The funding paid to the Council for membership will now be redirected to support these essential initiatives.
Of course, I think this was the right thing to do. But some aren’t too happy as evidenced by this editorial.
“Pope Francis’ surprising comments that his church should not be obsessed with abortion and gay marriage arrived a few weeks too late in North Carolina,” stated an editorial in the News Observer. “But like an ancient war in which the news spreads slowly to its distant corners, some Christian soldiers battle onward even after their leader has called for peace.”
It’s funny that the thing which drives some the craziest about the Catholic Church is its refusal to change, yet that seems to be a strength.
September 30, 2013 at 4:24 pm
Using the war analogy, I will say that the 'leader' (our Pope) of the Christian soldiers did NOT say to stop fighting, although he, as we, want peace. But Im sure the Americans, Brits, French and everyone else in WW2 wanted peace from 1939-1944. But they didnt stop fighting because there wasnt peace.
If you dont stand for something, you will fall for anything. (Chesterton?)
September 30, 2013 at 5:25 pm
""Using the war analogy, I will say that the 'leader' (our Pope) of the Christian soldiers did NOT say to stop fighting, although he, as we, want peace.""
In 1944, in a little known joint speech, President Roosevelt and Prime Minister Churchill said "Yes, of course we are sons of England and the United States, and so you can be sure we're for the defeat of the Axis powers, but it's important that our Allied troops realize it's not necessary to fight all the time. Our great nations are about more than just fighting, it's important that we're not seen as concentrating too much on fighting to the exclusion of everything else". This speech caused great unrest in the armed forces of the Allies, until the Allied officer corps was instructed to tell the troops,"Of course the commanders don't want you to stop fighting.
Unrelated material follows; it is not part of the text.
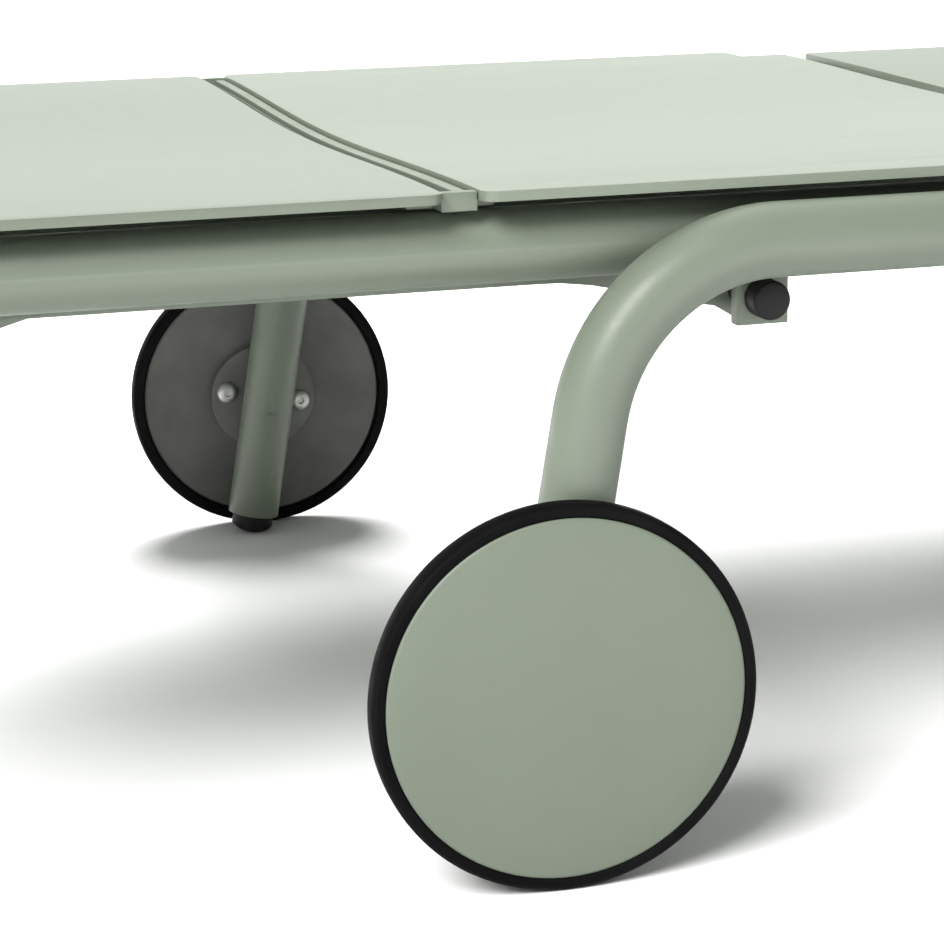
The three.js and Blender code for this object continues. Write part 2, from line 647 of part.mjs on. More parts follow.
function wheels() {
  const tyre = turned(
    [[TYRE_INNER_RADIUS, tyreInner + 2], [TYRE_INNER_RADIUS + 1.5, tyreInner], [WHEEL_RADIUS - 1, tyreInner],
      [WHEEL_RADIUS, tyreInner + 1], [WHEEL_RADIUS, tyreOuter - 1.2], [WHEEL_RADIUS - 1.2, tyreOuter],
      [COVER_RADIUS + 0.4, tyreOuter], [COVER_RADIUS + 0.4, coreOuter], [TYRE_INNER_RADIUS, coreOuter],
      [TYRE_INNER_RADIUS, tyreInner + 2]],
    WHEEL_SEGMENTS,
  );
  const bore = AXLE_RADIUS + GAP;
  const coreRadius = TYRE_INNER_RADIUS - GAP;
  const core = turned(
    [[bore, flangeOuter + 0.6], [14, flangeOuter + 0.6], [14, flangeOuter + 3], [38, flangeOuter + 3],
      [coreRadius, tyreInner + 2.3], [coreRadius, coreOuter], [bore, coreOuter], [bore, flangeOuter + 0.6]],
    WHEEL_SEGMENTS,
  );
  const cover = turned(
    [[0, coverInner], [COVER_RADIUS - 0.8, coverInner], [COVER_RADIUS, coverInner + 0.8],
      [COVER_RADIUS, WHEEL_FACE_Y - 0.8], [COVER_RADIUS - 0.8, WHEEL_FACE_Y], [0, WHEEL_FACE_Y]],
    WHEEL_SEGMENTS,
  );
  for (const [sideName, side] of Object.entries(SIDES)) {
    const centre = [AXLE_X, 0, WHEEL_RADIUS];
    addOnSide(`wheel_tyre_${sideName}`, side, tyre, tyreRubber(), centre);
    addOnSide(`wheel_core_${sideName}`, side, core, darkPlastic(), centre);
    addOnSide(`wheel_cover_${sideName}`, side, cover, framePaint(), centre);
  }
}

sideRails();
railPlugs();
endTubes();
legHoops();
footCaps();
panels();
bearers();
backrestSideBars();
hingeBrackets();
hingePins();
stayArms();
stayRods();
stayLugs();
stayPins();
backrestRacks();
wheelFlanges();
wheels();

export default lounger;
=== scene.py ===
# Reclining sun lounger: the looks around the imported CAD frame. Sizes below are in millimetres,
# Blender objects in metres; +X points to the foot end, +Y to the user's left, +Z up.
import math

import bmesh
import bpy
from mathutils import Matrix, Vector


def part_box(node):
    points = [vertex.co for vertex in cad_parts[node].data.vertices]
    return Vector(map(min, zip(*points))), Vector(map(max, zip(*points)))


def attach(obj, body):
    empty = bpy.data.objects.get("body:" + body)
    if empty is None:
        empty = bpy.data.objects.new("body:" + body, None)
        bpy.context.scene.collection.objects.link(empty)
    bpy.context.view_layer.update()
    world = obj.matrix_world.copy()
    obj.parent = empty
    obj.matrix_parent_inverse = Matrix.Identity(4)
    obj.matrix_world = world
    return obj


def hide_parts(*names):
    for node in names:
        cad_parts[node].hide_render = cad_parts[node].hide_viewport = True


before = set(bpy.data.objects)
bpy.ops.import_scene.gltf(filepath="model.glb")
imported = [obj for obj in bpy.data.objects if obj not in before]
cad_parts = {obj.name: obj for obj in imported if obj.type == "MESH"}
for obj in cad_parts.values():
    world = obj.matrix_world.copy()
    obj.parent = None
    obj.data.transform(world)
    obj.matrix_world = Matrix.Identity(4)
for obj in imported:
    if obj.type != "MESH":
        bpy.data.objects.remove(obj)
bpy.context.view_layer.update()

MM = 0.001
SIDES = {"left": 1, "right": -1}
ENDS = {"head": -1, "foot": 1}

# ---------------------------------------------------------------- sizes read from the frame


def low(node):
    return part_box(node)[0] / MM


def high(node):
    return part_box(node)[1] / MM


def middle(node):
    return (low(node) + high(node)) / 2


TUBE_RADIUS = (high("side_rail_left").z - low("side_rail_left").z) / 2
TUBE_WALL = 2.0
RAIL_Y = middle("side_rail_left").y
RAIL_Z = middle("side_rail_left").z
RAIL_HALF_LENGTH = high("side_rail_left").x
HOOP_Y = middle("leg_hoop_left").y
AXLE_X = middle("wheel_cover_left").x
WHEEL_RADIUS = middle("wheel_cover_left").z
WHEEL_FACE_Y = high("wheel_cover_left").y
COVER_RADIUS = high("wheel_cover_left").x - AXLE_X
PANEL_HALF_WIDTH = high("backrest_panel_head").y
BACKREST_TOP = high("backrest_panel_head").z
SEAT_TOP = high("seat_panel_foot").z
STAY_X = middle("stay_lug_left").x
STAY_Z = middle("stay_pin_left").z
HINGE_X = middle("hinge_pin_left").x
HINGE_Z = middle("hinge_pin_left").z

LEG_LEAN = math.radians(10)
BEND_RADIUS = 88.0
PANEL_THICKNESS = 4.5
DISH_DEPTH = 5.5
PANEL_CORNER = 8.0

# how finely round shapes are divided
TUBE_SEGMENTS = 72
WHEEL_SEGMENTS = 192
SMALL_SEGMENTS = 48

# ---------------------------------------------------------------- materials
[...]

They want you to fight harder!", and scream this at the troops day and night, in a primitive brain-washing campaign. One intrepid American General made a name for himself by inventing the doctrine of "Reading Roosevelt through Sherman" where the troubling speech was re-interpreted as consistent with the tactics of General Sherman of Civil War fame. After WWII, these psychological tactics were, of course, linked to "Post Traumatic Confusion and Disillusionment Syndrome" (PTCDS). The episode proved so embarrassing to both nations that in 1964 the Orwell Act in the UK and the Historical Accuracy Act in the US made any mention of the speech an act of treason, which is why so few people today know that it ever happened.
September 30, 2013 at 7:30 pm
My bishop(s),
My state – and I'm proud of them.
North Carolina is by no means a "distant corner" – rather the front line.
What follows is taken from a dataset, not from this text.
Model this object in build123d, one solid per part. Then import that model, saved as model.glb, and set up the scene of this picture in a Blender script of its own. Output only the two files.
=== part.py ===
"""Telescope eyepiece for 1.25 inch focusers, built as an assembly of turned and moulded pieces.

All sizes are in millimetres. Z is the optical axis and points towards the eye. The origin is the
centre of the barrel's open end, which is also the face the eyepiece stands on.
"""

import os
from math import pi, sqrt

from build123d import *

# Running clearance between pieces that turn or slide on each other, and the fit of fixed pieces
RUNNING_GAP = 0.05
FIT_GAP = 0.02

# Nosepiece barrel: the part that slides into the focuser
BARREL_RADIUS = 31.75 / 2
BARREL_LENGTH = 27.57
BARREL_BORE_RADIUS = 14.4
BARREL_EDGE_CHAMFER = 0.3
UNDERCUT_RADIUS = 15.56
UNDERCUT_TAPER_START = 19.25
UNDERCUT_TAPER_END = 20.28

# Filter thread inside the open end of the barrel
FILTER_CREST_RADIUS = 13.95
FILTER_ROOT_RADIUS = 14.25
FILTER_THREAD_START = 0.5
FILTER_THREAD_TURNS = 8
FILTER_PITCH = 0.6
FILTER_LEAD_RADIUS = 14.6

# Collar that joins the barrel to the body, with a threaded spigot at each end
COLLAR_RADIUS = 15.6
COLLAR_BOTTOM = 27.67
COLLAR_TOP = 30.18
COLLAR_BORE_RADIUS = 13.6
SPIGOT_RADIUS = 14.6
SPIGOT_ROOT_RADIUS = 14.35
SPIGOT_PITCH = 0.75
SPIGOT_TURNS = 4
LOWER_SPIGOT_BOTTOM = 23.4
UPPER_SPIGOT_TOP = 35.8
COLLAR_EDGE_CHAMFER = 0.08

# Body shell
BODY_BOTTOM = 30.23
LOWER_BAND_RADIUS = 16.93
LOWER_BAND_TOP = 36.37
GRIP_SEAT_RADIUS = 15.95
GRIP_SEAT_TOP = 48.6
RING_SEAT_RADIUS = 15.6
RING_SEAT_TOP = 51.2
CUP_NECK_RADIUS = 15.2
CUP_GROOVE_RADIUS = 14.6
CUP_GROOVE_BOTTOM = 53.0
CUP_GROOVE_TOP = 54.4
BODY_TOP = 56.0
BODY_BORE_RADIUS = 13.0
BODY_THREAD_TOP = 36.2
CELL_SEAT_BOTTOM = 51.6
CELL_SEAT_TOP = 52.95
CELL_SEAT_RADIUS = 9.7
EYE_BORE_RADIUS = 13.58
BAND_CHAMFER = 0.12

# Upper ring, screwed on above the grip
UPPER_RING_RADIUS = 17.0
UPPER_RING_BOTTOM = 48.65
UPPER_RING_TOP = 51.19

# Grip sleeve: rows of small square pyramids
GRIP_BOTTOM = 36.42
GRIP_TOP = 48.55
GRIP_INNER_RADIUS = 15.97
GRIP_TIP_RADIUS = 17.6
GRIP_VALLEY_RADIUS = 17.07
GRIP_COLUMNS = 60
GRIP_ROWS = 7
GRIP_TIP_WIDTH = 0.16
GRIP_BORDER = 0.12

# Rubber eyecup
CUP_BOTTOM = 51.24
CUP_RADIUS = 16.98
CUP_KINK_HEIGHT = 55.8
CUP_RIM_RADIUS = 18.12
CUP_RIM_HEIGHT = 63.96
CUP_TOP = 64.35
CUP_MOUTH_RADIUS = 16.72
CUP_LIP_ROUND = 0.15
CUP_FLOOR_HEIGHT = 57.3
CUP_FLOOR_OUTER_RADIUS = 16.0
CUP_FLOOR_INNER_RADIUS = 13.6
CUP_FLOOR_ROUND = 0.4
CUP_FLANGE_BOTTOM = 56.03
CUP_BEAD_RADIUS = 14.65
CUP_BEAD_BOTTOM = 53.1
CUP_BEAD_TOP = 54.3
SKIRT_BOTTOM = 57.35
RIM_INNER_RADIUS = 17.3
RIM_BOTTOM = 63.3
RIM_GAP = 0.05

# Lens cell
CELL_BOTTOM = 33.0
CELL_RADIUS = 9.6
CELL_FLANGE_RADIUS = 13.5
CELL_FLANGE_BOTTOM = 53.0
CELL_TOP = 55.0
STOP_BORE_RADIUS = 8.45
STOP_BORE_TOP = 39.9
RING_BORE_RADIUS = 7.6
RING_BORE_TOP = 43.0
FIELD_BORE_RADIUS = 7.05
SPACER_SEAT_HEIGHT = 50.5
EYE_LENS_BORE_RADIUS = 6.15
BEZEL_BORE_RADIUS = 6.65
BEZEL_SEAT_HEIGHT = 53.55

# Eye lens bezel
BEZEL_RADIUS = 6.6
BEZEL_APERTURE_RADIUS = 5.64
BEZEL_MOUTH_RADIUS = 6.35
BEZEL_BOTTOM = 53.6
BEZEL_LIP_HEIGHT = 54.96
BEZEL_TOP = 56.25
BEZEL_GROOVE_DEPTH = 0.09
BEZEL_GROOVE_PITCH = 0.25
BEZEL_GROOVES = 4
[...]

September 30, 2013 at 9:43 pm
As it is the case that only the Catholic Church is a Church, any Council of Churches must include only Catholic ones.
This isn't very hard once you remember that Catholic Doctrine (Mystici Corporis) teaches that The Catholic Church is the Church Jesus established and all other communities or congregations of material heretics embedded by birth in a false religion is not a church and those poor souls must be told the truth about the sole Church that Jesus established so they may profit unto Salvation by the Sacramental System established by Jesus, Our Lord and Saviour.
See; the new evangelisation, like the old evanagelisastion, isn't that hard.
Try it.
O, I hear you – What about the Orthodox Church?
Well, there is no Apostolic Succession apart from the approval of Bishops by the Roman Pontiff, so, that collection of eastern schismatic heretics, the seedbed of heresies and iconoclasm, is also a congregation of Photian Christians separated by Pride, Error, Arrogance (they arrogated authority unto themselves) and Doctrinal Delusion.
October 3, 2013 at 10:57 pm
@I am not Spartacus
The ordination of bishops without Papal mandate does not make their ordinations invalid, but illicit. Hence the reason that the bishops in the SSPX are valid bishops, but without jurisdiction and their ordinations were illicit.
So the Orthodox still have valid sacraments, which makes the separation between the Catholics and Orthodox all the more scandalous.